#### What the task requires:
Repeat the lines that follow, leaving nothing out.

#### Listing:
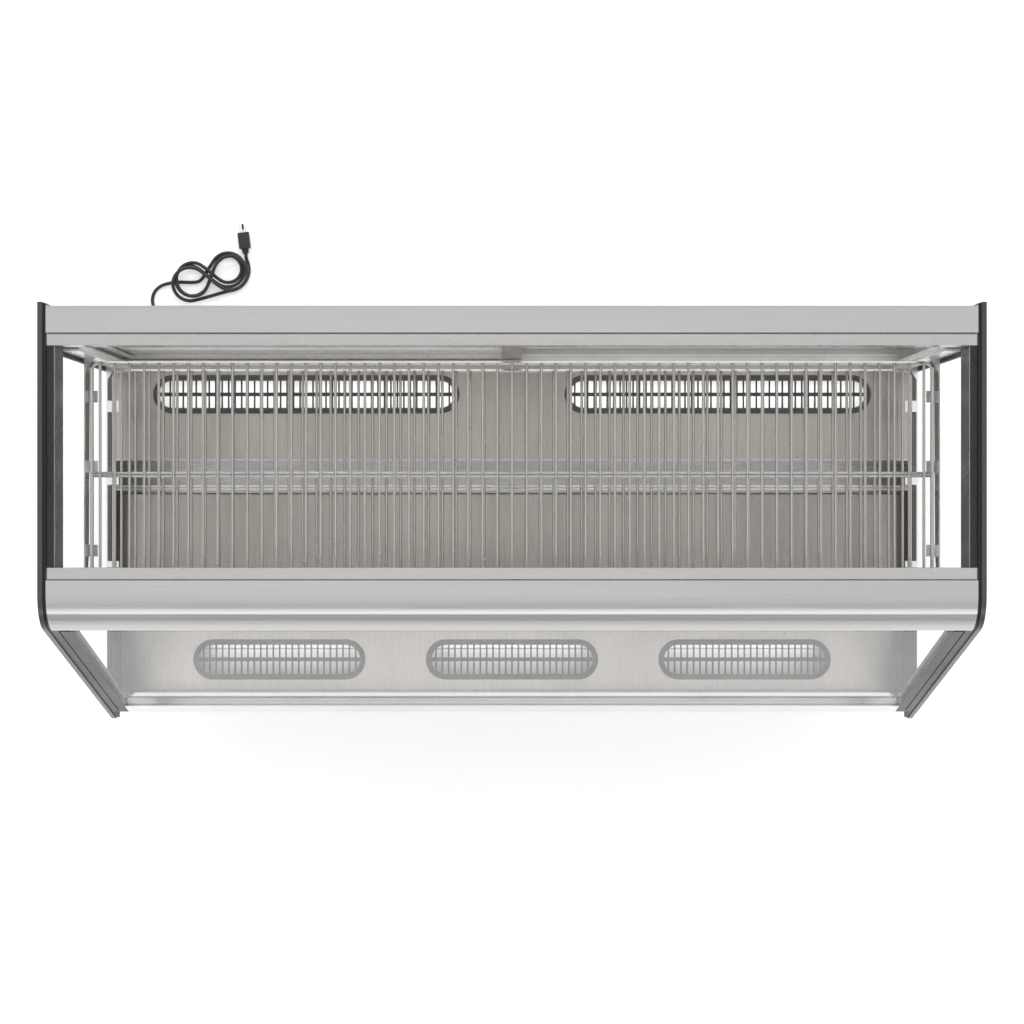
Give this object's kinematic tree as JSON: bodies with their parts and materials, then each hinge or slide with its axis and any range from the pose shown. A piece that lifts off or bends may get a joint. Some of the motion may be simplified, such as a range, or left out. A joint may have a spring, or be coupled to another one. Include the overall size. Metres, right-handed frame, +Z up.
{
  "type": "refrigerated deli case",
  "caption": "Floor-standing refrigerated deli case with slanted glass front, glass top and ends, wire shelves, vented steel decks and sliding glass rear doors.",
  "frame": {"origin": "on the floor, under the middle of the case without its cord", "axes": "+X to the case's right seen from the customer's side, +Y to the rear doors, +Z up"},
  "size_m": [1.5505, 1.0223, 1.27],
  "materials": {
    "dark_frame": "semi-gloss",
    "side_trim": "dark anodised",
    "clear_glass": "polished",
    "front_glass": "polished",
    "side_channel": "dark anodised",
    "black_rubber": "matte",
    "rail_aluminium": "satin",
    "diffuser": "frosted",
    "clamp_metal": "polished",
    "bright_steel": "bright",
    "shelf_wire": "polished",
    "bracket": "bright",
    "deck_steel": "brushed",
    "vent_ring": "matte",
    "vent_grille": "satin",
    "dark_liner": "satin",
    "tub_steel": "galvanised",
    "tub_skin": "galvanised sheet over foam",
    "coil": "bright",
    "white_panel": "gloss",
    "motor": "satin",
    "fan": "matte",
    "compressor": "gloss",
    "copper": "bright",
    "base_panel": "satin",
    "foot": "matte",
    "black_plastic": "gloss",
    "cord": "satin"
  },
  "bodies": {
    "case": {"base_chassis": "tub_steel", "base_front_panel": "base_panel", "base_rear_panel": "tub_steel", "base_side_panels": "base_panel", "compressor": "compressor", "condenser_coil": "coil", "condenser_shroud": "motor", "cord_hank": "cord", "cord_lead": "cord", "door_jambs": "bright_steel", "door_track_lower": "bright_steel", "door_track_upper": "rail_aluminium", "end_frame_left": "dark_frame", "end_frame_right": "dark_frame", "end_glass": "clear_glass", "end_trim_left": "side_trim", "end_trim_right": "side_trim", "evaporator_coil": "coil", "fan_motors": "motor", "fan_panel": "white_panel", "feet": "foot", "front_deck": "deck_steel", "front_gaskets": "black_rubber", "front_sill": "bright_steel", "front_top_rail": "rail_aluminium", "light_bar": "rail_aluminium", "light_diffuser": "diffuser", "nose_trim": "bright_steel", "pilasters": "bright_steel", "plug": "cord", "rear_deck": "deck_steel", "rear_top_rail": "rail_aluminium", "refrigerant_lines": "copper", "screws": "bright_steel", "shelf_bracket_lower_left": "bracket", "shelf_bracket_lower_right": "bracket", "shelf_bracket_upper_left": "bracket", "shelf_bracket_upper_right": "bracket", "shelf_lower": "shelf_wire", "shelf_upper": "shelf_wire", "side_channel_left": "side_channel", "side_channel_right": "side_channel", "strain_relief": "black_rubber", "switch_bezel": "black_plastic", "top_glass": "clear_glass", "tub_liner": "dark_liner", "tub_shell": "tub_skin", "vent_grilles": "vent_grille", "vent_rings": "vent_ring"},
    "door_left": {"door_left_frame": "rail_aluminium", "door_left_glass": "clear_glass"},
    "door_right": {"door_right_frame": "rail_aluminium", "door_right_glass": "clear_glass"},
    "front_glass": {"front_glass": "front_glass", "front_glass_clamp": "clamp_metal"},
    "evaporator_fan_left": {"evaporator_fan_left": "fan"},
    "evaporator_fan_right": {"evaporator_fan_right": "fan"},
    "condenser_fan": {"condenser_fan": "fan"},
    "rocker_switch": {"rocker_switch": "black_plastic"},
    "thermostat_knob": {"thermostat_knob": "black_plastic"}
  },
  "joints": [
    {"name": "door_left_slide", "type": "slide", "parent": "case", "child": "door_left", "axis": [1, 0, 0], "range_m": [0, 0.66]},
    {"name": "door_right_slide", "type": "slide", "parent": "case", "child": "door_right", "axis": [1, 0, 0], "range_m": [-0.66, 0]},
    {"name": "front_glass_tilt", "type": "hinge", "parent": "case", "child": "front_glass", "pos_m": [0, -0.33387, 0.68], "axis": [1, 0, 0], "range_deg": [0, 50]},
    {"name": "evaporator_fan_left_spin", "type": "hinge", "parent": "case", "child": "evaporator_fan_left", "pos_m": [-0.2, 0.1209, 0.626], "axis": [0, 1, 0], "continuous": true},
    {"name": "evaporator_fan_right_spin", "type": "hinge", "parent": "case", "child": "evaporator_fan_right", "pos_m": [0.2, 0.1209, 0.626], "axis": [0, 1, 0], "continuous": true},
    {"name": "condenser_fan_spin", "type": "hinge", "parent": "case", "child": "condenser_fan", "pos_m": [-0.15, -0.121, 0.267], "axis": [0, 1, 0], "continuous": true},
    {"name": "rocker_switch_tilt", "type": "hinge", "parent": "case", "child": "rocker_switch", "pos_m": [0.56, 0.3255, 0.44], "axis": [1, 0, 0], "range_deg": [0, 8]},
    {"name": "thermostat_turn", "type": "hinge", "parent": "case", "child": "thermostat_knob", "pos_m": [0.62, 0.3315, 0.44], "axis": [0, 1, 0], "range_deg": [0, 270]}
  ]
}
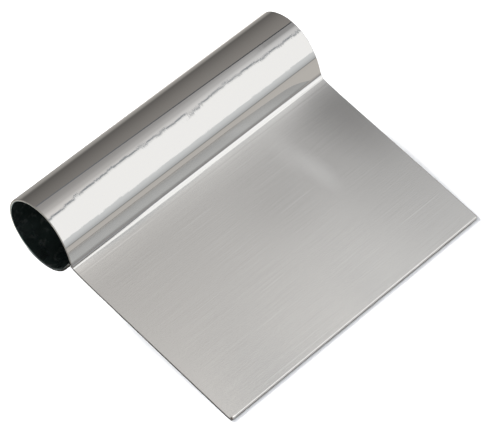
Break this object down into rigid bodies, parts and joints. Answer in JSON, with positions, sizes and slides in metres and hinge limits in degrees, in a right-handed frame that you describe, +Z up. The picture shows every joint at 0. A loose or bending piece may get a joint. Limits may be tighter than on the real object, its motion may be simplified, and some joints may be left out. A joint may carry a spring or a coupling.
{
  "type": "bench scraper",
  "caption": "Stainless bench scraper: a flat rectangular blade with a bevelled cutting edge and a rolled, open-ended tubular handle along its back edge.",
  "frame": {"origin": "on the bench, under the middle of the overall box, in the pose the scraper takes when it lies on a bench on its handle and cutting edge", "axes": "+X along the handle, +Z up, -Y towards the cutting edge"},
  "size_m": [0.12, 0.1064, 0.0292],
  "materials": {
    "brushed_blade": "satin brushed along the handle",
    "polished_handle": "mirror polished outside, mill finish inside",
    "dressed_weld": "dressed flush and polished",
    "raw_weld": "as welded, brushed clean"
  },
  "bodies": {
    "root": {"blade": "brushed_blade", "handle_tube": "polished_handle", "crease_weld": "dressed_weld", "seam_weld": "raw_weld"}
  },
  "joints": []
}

#### Solution to the exercise:
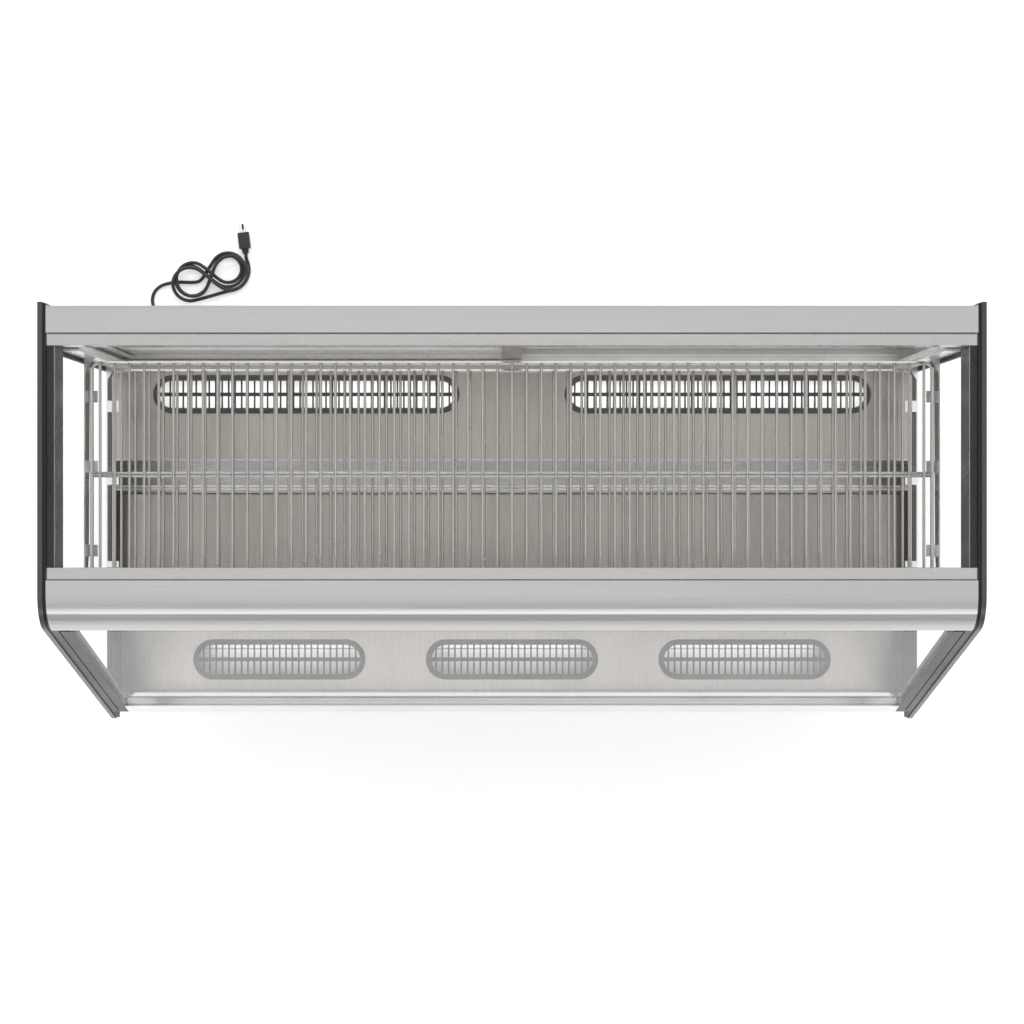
Give this object's kinematic tree as JSON: bodies with their parts and materials, then each hinge or slide with its axis and any range from the pose shown. A piece that lifts off or bends may get a joint. Some of the motion may be simplified, such as a range, or left out. A joint may have a spring, or be coupled to another one. Include the overall size. Metres, right-handed frame, +Z up.
{
  "type": "refrigerated deli case",
  "caption": "Floor-standing refrigerated deli case with slanted glass front, glass top and ends, wire shelves, vented steel decks and sliding glass rear doors.",
  "frame": {"origin": "on the floor, under the middle of the case without its cord", "axes": "+X to the case's right seen from the customer's side, +Y to the rear doors, +Z up"},
  "size_m": [1.5505, 1.0223, 1.27],
  "materials": {
    "dark_frame": "semi-gloss",
    "side_trim": "dark anodised",
    "clear_glass": "polished",
    "front_glass": "polished",
    "side_channel": "dark anodised",
    "black_rubber": "matte",
    "rail_aluminium": "satin",
    "diffuser": "frosted",
    "clamp_metal": "polished",
    "bright_steel": "bright",
    "shelf_wire": "polished",
    "bracket": "bright",
    "deck_steel": "brushed",
    "vent_ring": "matte",
    "vent_grille": "satin",
    "dark_liner": "satin",
    "tub_steel": "galvanised",
    "tub_skin": "galvanised sheet over foam",
    "coil": "bright",
    "white_panel": "gloss",
    "motor": "satin",
    "fan": "matte",
    "compressor": "gloss",
    "copper": "bright",
    "base_panel": "satin",
    "foot": "matte",
    "black_plastic": "gloss",
    "cord": "satin"
  },
  "bodies": {
    "case": {"base_chassis": "tub_steel", "base_front_panel": "base_panel", "base_rear_panel": "tub_steel", "base_side_panels": "base_panel", "compressor": "compressor", "condenser_coil": "coil", "condenser_shroud": "motor", "cord_hank": "cord", "cord_lead": "cord", "door_jambs": "bright_steel", "door_track_lower": "bright_steel", "door_track_upper": "rail_aluminium", "end_frame_left": "dark_frame", "end_frame_right": "dark_frame", "end_glass": "clear_glass", "end_trim_left": "side_trim", "end_trim_right": "side_trim", "evaporator_coil": "coil", "fan_motors": "motor", "fan_panel": "white_panel", "feet": "foot", "front_deck": "deck_steel", "front_gaskets": "black_rubber", "front_sill": "bright_steel", "front_top_rail": "rail_aluminium", "light_bar": "rail_aluminium", "light_diffuser": "diffuser", "nose_trim": "bright_steel", "pilasters": "bright_steel", "plug": "cord", "rear_deck": "deck_steel", "rear_top_rail": "rail_aluminium", "refrigerant_lines": "copper", "screws": "bright_steel", "shelf_bracket_lower_left": "bracket", "shelf_bracket_lower_right": "bracket", "shelf_bracket_upper_left": "bracket", "shelf_bracket_upper_right": "bracket", "shelf_lower": "shelf_wire", "shelf_upper": "shelf_wire", "side_channel_left": "side_channel", "side_channel_right": "side_channel", "strain_relief": "black_rubber", "switch_bezel": "black_plastic", "top_glass": "clear_glass", "tub_liner": "dark_liner", "tub_shell": "tub_skin", "vent_grilles": "vent_grille", "vent_rings": "vent_ring"},
    "door_left": {"door_left_frame": "rail_aluminium", "door_left_glass": "clear_glass"},
    "door_right": {"door_right_frame": "rail_aluminium", "door_right_glass": "clear_glass"},
    "front_glass": {"front_glass": "front_glass", "front_glass_clamp": "clamp_metal"},
    "evaporator_fan_left": {"evaporator_fan_left": "fan"},
    "evaporator_fan_right": {"evaporator_fan_right": "fan"},
    "condenser_fan": {"condenser_fan": "fan"},
    "rocker_switch": {"rocker_switch": "black_plastic"},
    "thermostat_knob": {"thermostat_knob": "black_plastic"}
  },
  "joints": [
    {"name": "door_left_slide", "type": "slide", "parent": "case", "child": "door_left", "axis": [1, 0, 0], "range_m": [0, 0.66]},
    {"name": "door_right_slide", "type": "slide", "parent": "case", "child": "door_right", "axis": [1, 0, 0], "range_m": [-0.66, 0]},
    {"name": "front_glass_tilt", "type": "hinge", "parent": "case", "child": "front_glass", "pos_m": [0, -0.33387, 0.68], "axis": [1, 0, 0], "range_deg": [0, 50]},
    {"name": "evaporator_fan_left_spin", "type": "hinge", "parent": "case", "child": "evaporator_fan_left", "pos_m": [-0.2, 0.1209, 0.626], "axis": [0, 1, 0], "continuous": true},
    {"name": "evaporator_fan_right_spin", "type": "hinge", "parent": "case", "child": "evaporator_fan_right", "pos_m": [0.2, 0.1209, 0.626], "axis": [0, 1, 0], "continuous": true},
    {"name": "condenser_fan_spin", "type": "hinge", "parent": "case", "child": "condenser_fan", "pos_m": [-0.15, -0.121, 0.267], "axis": [0, 1, 0], "continuous": true},
    {"name": "rocker_switch_tilt", "type": "hinge", "parent": "case", "child": "rocker_switch", "pos_m": [0.56, 0.3255, 0.44], "axis": [1, 0, 0], "range_deg": [0, 8]},
    {"name": "thermostat_turn", "type": "hinge", "parent": "case", "child": "thermostat_knob", "pos_m": [0.62, 0.3315, 0.44], "axis": [0, 1, 0], "range_deg": [0, 270]}
  ]
}
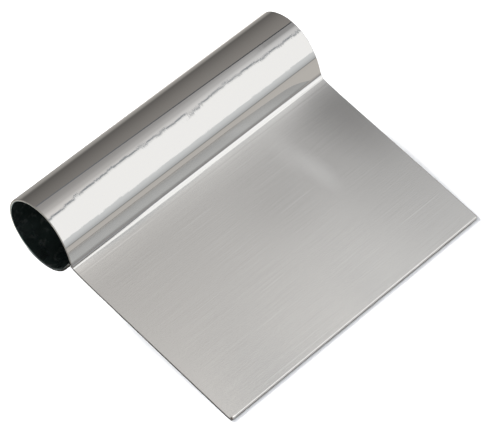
Break this object down into rigid bodies, parts and joints. Answer in JSON, with positions, sizes and slides in metres and hinge limits in degrees, in a right-handed frame that you describe, +Z up. The picture shows every joint at 0. A loose or bending piece may get a joint. Limits may be tighter than on the real object, its motion may be simplified, and some joints may be left out. A joint may carry a spring or a coupling.
{
  "type": "bench scraper",
  "caption": "Stainless bench scraper: a flat rectangular blade with a bevelled cutting edge and a rolled, open-ended tubular handle along its back edge.",
  "frame": {"origin": "on the bench, under the middle of the overall box, in the pose the scraper takes when it lies on a bench on its handle and cutting edge", "axes": "+X along the handle, +Z up, -Y towards the cutting edge"},
  "size_m": [0.12, 0.1064, 0.0292],
  "materials": {
    "brushed_blade": "satin brushed along the handle",
    "polished_handle": "mirror polished outside, mill finish inside",
    "dressed_weld": "dressed flush and polished",
    "raw_weld": "as welded, brushed clean"
  },
  "bodies": {
    "root": {"blade": "brushed_blade", "handle_tube": "polished_handle", "crease_weld": "dressed_weld", "seam_weld": "raw_weld"}
  },
  "joints": []
}